Desde entonces, tanto por vías violentas como de negociación, los palestinos no han hecho más que alejarse del sueño de contar algún día con un Estado propio que sea viable en sí mismo. No cabe confundir ese sueño con lo que hoy representan la Franja de Gaza (la mayor prisión del planeta) y Cisjordania (convertida ya en un queso de gruyere, en el que las localidades palestinas han derivado en bantustanes impracticables), donde malviven más de 3,5 millones de frustrados y desesperados palestinos. Mucho menos cabe presumir que la situación actual satisface a los más de cuatro millones de refugiados que se agolpan en los campos de Líbano, Jordanía o los propios Territorios Ocupados. Tampoco tiene sentido identificar a la Autoridad Palestina o a sus representantes como auténticos gobernantes, sino más bien como meros gestores de las migajas que Israel les ha concedido en el marco del Proceso de Paz iniciado en Madrid en octubre de 1991 y ahora irremediablemente difunto.

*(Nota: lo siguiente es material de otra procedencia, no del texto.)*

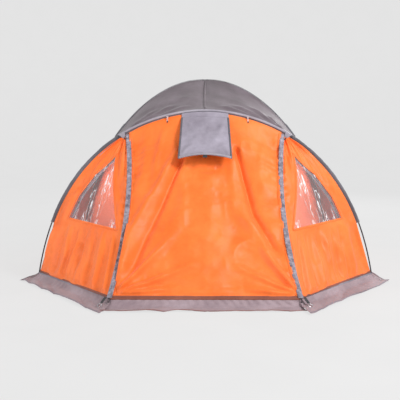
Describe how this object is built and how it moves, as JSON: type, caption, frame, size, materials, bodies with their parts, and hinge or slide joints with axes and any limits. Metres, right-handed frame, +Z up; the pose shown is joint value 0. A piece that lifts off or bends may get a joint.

El sueño no ha sido eliminado…, pero su plasmación sigue siendo hoy una entelequia ausente, por otra parte, de la agenda internacional. Entretanto, podemos seguir recordando los hechos y lamentarnos de que todavía haya en ambos bandos quienes crean que las armas les permitirán convertir en realidad sus planes de poder. También podemos criticar los errores de unos y otros cuando han rechazado los más de sesenta planes de paz puestos sobre la mesa en estas últimas décadas. En todo caso, y por muchas que hayan sido las equivocaciones cometidas por este pueblo (y sobre todo por sus dirigentes), siguen vigentes las mismas preguntas. ¿Alguien puede creer, en el lado israelí, que por la fuerza acabarán siendo aceptados por sus vecinos, dentro de fronteras seguras y reconocidas internacionalmente, y consolidando su posición como un país democrático y desarrollado? ¿Alguien puede confiar, entre los palestinos, que quienes entre ellos han optado por la violencia van a garantizarles un mejor bienestar y seguridad, e incluso un Estado aceptado por la comunidad internacional? ¿Alguien, en esa comunidad internacional, puede estar convencido acaso de que el tiempo todo lo cura y de que basta con seguir pasivamente la evolución de los acontecimientos, a la espera de que el hartazgo mutuo imponga la calma?

Un año más (realmente es algo que ocurre todos los días) tomamos conciencia de que el conflicto que azota a la Palestina histórica es mucho más que una pelea local. Es el núcleo central de la inseguridad en Oriente Próximo, en el Mediterráneo y, por extensión, en el planeta (en la medida en que su permanencia contamina poderosamente muchos otros escenarios de violencia). No debería bastar con el recuerdo y la compasión por los que sufren en ambos bandos. Es imprescindible la activación de una voluntad política que coloque nuevamente este asunto en la agenda. ¿Alguien lo tiene anotado en la suya?